Они спешились и обнялись на прощанье. Оливье придержал стремя, когда Кадфаэль снова садился в седло, и на миг прильнул к узде.

— Благослови меня, отец.

Кадфаэль наклонился и перекрестил сына.

— Пришли весточку, — сказал он, — когда родится мой внук.

Глава шестнадцатая

Миля за милей тянулась утомительно долгая, нескончаемая дорога. С каждым днем и часом ехать становилось все тяжелее, ибо зима, до сих пор еще не вступившая в свои права, давала о себе знать донельзя докучавшими путнику капризами погоды. Ливневые дожди сменялись снегопадами, снега тут же таяли, дороги раскисли, реки разлились так, что переправляться вброд приходилось с риском для жизни. В пути встречалось так много досадных препон, что до Леоминстера Кадфаэль добрался только через три дня. Договорившись о пристанище, он решил задержаться в приорате на пару ночей, чтобы дать роздых позаимствованной у Хью лошади. Когда он двинулся дальше, погода чуть-чуть улучшилась: снегопады прекратились, морозец больше не прихватывал, но мелкий холодный дождик не переставал моросить ни днем, ни ночью. На четвертый день он уже ехал по землям Лэйси и Мортимера близ Лэдлоу. Знакомый ландшафт радовал глаз, но рвавшееся домой сердце болезненно сжималось, ибо он по-прежнему не знал, как встретят его в том единственном месте, где он мог обрести покой.

«Я грешен! — твердил себе монах каждую ночь перед сном. — Воистину грешен, ибо я покинул обитель и орден, в верности которому клялся! Я не исполнил повеления своего аббата, повиноваться которому обязан, согласно принесенному обету. Я ушел самовольно, увлекаемый своими желаниями, и пусть я желал вызволить из беды своего сына, это меня не оправдывает. Мирскую привязанность я предпочел тому долгу, который принял на себя добровольно, безо всякого принуждения. Но если бы передо мной снова встал выбор, смог бы я поступить иначе? Нет, и тысячу раз нет! Я сделал бы то же самое, и сознание этого усугубляет мою греховность. Конечно, все мы грешны перед лицом Всевышнего, Сие надлежит помнить и принимать со смирением. Возможно, даже без сожаления и стыда. Говоря, что я непременно поступил бы так же, я, конечно же, заслуживаю осуждения, но значит ли это, что меня осудит и Господь? Пути Его неисповедимы. О чем Он спросит Джоветту де Монтроз, когда та предстанет пред очами Его? Ведь она совершила убийство, отомстила за сына, ибо у него не было отца, способного взять этот грех на себя.
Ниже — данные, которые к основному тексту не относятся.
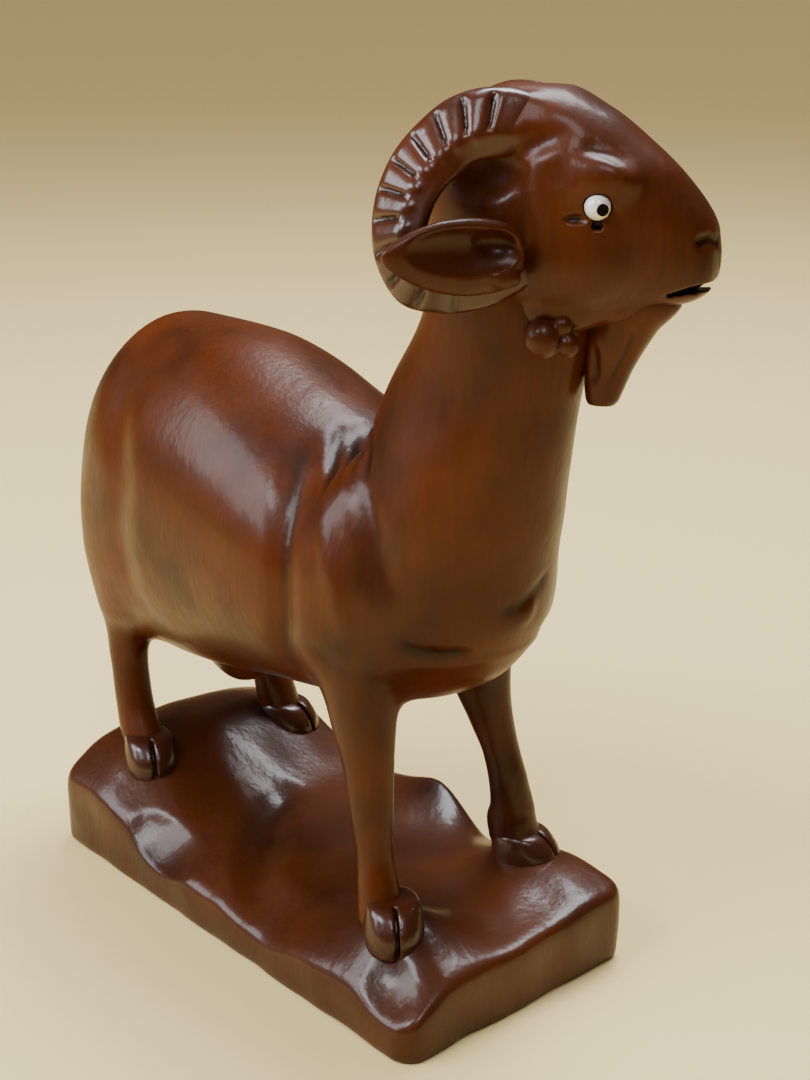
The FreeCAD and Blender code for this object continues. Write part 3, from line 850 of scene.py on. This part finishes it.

Голос крови и веление сердца заставили ее преступить и законы этой страны, и заповеди Церкви. Скажет ли она: „Я сделала бы это снова“? Да, конечно же, скажет! Но если мы называем греховными поступки, совершенные во имя справедливости и добра, такие, о каких неспособны заставить себя сожалеть, то воистину ли они греховны?»

Все это казалось слишком сложным. Каждую ночь, пока его не одолевал сон, монах терзался раздумьями. Но, в конце концов, ему не оставалось ничего другого, как не стыдясь и не сокрушаясь признать содеянное и сказать:

— Я весь перед вами, такой, какой есть. Судите меня, ибо таково ваше право, мне же надлежит со смирением выслушать, принять ваше суждение, каким бы оно ни было, и уплатить свой долг.

Всяк сам волен принимать решения, но потом должен за это расплачиваться. Так что в конечном итоге все просто.

На пятый день своего покаянного путешествия он добрался до мест, казавшихся ему столь родными и близкими, что, перебравшись через гряду холмов на западе графства, монах уже не мог заставить себя сделать хотя бы краткий привал и продолжал двигаться, даже когда стемнело. С приютом Святого Жиля он поравнялся уже хорошо заполночь, но к тому времени глаза его привыкли к темноте, и он отчетливо видел вырисовывавшиеся на фоне безоблачного ночного неба знакомые очертания богадельни и часовни. Кадфаэль не знал точного времени, но, судя по тому, что предместье точно вымерло, час был уже поздний. Вдобавок и мороз разогнал по домам даже завзятых полуночников. Проезжая по пустынной дороге, он благословлял каждый шаг, приближавший его к обители.